Мозес оделся, поцеловал ее на прощание и вышел из дома, никем не замеченный.
19
У себя на ферме Лиэндер обложил фундамент старого дома морскими водорослями и нанял мистера Плузински привести в порядок сад. Сыновья писали ему один или два раза в месяц, а он писал им обоим каждую неделю. Ему очень хотелось повидать их, и часто, попивая виски, он думал о поездке в Нью-Йорк и Вашингтон, но при утреннем свете не находил в себе решимости снова покинуть Сент-Ботолфс. В конце концов, он уже повидал мир. Он подолгу бывал один, так как Пулу три дня в неделю проводила в поселке у своей дочери, а миссис Уопшот три дня в неделю работала продавщицей в магазине подарков Анн Мари Луиз в Травертине. По выражению лица Сары всем должно было быть ясно, что она делала это не потому, что Уопшоты нуждались в деньгах. Она делала это потому, что ей так нравилось, и это была правда. Вся энергия, которой она обладала – и которую она так хорошо применила ради благоденствия поселка, – в конце концов как бы сконцентрировалась на увлечении торговлей подарками. Она хотела открыть торговлю подарками в парадной гостиной дома на ферме. Она просто мечтала об этом проекте, но Лиэндер даже не собирался его обсуждать.

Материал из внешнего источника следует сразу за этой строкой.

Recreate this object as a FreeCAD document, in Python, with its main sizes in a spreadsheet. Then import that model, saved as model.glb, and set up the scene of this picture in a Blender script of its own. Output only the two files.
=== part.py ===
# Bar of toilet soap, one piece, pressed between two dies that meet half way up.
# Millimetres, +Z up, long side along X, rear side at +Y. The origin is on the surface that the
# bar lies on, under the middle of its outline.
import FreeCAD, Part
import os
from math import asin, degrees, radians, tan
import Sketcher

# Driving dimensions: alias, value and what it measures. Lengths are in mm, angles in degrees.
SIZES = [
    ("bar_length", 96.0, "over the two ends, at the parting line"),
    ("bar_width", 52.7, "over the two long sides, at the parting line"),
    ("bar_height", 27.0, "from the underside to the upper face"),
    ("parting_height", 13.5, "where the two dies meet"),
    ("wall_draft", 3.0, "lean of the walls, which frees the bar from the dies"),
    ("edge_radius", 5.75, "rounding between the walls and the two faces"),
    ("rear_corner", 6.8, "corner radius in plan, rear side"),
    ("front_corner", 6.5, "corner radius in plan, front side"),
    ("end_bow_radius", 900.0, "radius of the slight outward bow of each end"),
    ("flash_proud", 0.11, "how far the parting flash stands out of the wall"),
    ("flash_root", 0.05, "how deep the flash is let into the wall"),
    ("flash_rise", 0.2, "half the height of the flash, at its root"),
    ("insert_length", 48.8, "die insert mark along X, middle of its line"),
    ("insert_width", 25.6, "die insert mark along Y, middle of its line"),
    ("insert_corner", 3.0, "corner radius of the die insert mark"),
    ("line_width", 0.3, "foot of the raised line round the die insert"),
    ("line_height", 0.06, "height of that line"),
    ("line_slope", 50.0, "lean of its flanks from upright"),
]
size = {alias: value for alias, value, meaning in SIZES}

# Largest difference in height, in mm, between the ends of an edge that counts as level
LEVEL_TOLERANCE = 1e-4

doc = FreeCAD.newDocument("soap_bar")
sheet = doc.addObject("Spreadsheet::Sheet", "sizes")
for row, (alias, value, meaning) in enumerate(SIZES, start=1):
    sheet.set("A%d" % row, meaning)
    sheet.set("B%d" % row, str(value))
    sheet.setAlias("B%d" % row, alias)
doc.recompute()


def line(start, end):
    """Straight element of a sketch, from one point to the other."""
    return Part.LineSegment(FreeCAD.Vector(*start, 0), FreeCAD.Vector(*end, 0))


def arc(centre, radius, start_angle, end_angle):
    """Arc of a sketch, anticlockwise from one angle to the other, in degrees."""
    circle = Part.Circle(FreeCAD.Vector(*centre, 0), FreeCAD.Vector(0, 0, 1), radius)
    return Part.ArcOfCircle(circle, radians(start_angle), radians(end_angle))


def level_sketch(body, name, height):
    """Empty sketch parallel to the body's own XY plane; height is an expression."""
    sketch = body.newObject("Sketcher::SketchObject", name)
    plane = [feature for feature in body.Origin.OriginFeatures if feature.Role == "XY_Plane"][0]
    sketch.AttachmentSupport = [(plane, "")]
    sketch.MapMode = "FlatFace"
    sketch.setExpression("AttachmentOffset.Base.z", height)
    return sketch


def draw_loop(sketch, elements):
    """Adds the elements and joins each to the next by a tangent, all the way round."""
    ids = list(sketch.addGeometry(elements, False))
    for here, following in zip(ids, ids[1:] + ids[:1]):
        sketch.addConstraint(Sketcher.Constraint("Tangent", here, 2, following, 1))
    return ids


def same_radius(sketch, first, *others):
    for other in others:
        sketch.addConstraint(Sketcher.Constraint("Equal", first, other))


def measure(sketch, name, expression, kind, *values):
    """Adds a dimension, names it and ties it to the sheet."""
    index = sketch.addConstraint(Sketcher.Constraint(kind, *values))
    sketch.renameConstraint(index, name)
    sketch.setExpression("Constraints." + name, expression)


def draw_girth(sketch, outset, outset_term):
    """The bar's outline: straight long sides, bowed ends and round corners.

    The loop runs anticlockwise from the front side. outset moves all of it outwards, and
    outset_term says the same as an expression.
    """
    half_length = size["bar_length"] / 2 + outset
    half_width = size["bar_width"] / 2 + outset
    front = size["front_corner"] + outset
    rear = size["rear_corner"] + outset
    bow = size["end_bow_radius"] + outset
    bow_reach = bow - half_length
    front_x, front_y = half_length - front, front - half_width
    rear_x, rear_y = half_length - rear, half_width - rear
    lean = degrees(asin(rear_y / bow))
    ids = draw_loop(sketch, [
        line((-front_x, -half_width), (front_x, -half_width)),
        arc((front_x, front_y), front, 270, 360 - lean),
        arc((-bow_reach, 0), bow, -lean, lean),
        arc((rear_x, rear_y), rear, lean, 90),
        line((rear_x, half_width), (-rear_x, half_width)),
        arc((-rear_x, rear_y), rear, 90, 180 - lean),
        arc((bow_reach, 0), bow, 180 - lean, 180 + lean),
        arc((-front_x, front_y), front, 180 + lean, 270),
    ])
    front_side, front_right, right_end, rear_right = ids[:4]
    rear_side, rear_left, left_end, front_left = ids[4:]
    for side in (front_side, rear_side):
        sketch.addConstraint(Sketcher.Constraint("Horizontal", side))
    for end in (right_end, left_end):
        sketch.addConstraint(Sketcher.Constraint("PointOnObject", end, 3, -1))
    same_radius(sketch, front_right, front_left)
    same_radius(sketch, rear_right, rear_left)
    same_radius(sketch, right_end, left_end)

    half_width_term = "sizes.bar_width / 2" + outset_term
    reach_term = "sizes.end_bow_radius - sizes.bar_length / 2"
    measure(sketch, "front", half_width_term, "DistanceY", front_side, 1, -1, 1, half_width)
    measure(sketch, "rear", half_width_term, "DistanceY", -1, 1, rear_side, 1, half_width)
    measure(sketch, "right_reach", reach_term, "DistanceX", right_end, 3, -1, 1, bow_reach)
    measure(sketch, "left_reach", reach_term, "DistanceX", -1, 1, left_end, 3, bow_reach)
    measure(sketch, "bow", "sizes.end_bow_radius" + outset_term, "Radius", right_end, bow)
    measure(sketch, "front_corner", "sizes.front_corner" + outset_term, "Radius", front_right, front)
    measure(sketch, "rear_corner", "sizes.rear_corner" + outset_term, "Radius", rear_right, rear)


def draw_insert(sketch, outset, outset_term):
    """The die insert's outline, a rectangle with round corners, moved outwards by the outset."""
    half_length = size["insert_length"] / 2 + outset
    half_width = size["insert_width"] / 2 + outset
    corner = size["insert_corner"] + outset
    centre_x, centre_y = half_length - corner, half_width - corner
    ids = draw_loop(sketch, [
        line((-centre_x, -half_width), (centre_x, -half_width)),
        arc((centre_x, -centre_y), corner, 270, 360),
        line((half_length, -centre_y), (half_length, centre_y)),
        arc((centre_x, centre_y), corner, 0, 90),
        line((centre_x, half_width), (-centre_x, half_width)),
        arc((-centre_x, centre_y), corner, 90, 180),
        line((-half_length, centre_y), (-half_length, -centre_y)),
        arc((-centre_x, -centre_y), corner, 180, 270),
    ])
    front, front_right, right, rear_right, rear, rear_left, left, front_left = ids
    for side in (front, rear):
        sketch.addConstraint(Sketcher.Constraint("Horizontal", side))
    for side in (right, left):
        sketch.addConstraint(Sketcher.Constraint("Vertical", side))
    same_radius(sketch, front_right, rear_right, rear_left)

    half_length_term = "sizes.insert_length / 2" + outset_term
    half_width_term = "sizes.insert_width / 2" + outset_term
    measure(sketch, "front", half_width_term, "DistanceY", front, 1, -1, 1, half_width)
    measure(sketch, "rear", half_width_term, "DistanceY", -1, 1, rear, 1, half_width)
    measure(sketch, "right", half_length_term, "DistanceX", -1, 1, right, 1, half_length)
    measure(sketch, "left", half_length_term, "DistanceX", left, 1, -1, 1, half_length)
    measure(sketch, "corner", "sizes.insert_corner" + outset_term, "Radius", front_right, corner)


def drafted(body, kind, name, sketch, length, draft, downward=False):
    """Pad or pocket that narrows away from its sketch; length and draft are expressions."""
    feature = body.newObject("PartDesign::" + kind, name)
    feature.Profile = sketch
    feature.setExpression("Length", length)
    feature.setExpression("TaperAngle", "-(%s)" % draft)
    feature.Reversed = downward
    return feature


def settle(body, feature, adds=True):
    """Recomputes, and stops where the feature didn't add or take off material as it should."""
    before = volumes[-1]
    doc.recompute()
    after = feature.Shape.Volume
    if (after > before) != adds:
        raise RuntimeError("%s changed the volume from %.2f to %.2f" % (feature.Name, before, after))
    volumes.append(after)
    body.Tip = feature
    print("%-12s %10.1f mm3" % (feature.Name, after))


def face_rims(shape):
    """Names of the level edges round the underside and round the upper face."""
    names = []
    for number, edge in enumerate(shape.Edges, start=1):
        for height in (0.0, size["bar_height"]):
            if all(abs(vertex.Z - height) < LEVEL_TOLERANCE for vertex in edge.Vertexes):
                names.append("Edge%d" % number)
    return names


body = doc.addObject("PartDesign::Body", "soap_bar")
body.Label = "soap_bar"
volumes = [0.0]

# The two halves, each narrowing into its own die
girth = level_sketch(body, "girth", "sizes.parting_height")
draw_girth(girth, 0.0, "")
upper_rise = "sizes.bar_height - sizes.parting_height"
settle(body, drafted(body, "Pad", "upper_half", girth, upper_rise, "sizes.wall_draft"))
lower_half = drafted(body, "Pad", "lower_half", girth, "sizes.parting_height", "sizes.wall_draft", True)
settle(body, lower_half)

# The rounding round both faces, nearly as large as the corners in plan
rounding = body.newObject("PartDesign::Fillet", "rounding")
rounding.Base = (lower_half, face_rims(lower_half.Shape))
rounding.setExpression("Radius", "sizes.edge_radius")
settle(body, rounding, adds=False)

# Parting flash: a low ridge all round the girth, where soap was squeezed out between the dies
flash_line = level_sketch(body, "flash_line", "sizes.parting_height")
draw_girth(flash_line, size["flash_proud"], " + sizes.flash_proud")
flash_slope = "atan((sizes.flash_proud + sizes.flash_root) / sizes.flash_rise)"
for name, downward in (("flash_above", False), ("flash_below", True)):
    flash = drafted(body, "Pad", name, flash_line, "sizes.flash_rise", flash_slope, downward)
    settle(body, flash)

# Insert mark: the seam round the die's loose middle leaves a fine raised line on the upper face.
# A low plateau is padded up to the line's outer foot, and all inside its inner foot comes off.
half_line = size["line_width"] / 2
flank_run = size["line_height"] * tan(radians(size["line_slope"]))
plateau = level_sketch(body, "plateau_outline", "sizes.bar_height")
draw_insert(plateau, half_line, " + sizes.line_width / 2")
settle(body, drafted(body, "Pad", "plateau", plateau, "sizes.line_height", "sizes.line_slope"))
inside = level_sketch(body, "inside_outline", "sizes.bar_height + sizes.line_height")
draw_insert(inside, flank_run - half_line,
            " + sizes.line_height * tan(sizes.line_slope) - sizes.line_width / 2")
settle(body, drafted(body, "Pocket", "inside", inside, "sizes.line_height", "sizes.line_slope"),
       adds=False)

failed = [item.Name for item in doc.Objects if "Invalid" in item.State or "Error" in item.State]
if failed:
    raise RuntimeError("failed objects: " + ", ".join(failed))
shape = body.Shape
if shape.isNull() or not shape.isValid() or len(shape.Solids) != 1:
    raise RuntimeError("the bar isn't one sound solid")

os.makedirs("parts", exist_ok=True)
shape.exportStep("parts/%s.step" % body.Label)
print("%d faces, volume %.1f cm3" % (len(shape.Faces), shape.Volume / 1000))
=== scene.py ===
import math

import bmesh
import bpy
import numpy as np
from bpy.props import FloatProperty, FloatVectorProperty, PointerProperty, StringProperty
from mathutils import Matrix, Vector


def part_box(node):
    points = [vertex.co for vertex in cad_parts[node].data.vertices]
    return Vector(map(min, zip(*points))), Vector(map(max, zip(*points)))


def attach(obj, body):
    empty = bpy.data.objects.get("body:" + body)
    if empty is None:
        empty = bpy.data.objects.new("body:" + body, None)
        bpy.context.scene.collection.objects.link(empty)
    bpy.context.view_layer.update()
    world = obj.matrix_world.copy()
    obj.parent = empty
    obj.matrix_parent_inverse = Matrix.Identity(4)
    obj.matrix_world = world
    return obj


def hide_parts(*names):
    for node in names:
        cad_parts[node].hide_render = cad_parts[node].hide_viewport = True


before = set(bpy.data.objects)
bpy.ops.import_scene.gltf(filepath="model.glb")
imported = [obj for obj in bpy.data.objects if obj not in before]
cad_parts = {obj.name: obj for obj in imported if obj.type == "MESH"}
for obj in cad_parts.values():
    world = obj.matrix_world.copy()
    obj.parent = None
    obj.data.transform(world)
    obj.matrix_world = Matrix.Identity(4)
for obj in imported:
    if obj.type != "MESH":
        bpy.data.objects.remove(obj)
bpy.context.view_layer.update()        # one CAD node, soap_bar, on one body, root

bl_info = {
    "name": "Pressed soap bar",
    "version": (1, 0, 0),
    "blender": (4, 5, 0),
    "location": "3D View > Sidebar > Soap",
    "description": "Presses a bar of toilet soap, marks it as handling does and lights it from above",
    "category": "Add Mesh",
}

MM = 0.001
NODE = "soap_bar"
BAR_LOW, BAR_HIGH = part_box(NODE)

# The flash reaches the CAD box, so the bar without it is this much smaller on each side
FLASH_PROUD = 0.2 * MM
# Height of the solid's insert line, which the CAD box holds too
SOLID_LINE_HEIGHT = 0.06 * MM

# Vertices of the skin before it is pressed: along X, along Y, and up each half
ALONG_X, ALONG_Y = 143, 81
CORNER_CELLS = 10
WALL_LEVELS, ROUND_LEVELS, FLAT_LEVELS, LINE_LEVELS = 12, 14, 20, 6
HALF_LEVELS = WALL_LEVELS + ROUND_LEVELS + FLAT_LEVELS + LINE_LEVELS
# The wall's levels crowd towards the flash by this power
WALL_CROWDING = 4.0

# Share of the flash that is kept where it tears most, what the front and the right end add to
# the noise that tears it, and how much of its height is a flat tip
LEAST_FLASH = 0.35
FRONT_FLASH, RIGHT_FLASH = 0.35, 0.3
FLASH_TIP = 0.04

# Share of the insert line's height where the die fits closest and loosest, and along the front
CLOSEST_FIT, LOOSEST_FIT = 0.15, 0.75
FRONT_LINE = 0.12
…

Трудно сказать, почему идея торговли подарками возбуждала, с одной стороны, у Сары волю к жизни, а с другой – у Лиэндера самое глубокое презрение. Когда миссис Уопшот стояла у прилавка, заставленного вазами цветного стекла, и дарила елейными улыбками друзей и соседей, заходивших в магазин, чтобы потратить немного денег и провести время, ее душевное равновесие, по-видимому, ничуть не страдало. Эта любовь к торговле подарками, эта склонность к украшениям, возможно, возникла из-за унылого вида и скудости здешнего побережья, а возможно, была проявлением вполне естественной тяги к мелким чувственным радостям. Когда по поводу салатной вилки с ручной резьбой или расписанного от руки стакана Сара восклицала: "Разве это не прелесть?!" – она была совершенно искренна. Болтовня и присутствие постоянных покупателей делали ее такой же общительной, какой она всегда бывала в Женском клубе, и ее постоянно окружала толпа. Удовольствие, которое она испытывала, продавая вещи и кладя серебро и бумажки в старый жестяной ящик, приспособленный для этой цели, было ни с чем не сравнимо, так как за всю свою жизнь она никогда ничего не продала, если не считать мебели из сарая, приобретенной кузиной Милдред. Саре нравилось разговаривать с коммивояжерами, и Анн Мари Луиз спрашивала у нее совета относительно покупки стеклянных лебедей, пепельниц и сигаретниц. На свои деньги она как-то купила две дюжины высоких узких ваз, которые Анн Мари Луиз не захотела купить. Когда вазы прибыли, Сара сама распаковала ящик, порвав платье о гвоздь и повсюду раскидав упаковочную стружку. Затем она вымыла вазы и одну из них, сунув в нее бумажную розу, поставила на окно. (Она всю жизнь терпеть не могла бумажных цветов; но что поделаешь, когда уже грянули морозы?) Через десять минут после того, как ваза была поставлена на окно, ее купили, и за три дня были распроданы все. Сара прошла в сильное возбуждение, но с Лиэндером говорить о своей удаче она не могла и рассказала о ней только Лулу в кухне.
Вообще говоря, мысль о том, чтобы жена работала, пробуждала в Лиэндере сокровенное чувство оскорбленного мужского достоинства; он сделал крупную ошибку, оказавшись должником Гоноры, и не хотел совершить другую. Когда Сара сообщила, что хочет работать у Анн Мари Луиз, он тщательно обдумал это дело и принял отрицательное решение.
– Я не хочу, чтобы ты работала, Сара, – заявил он.
– Тебя это не касается, – сказала Сара.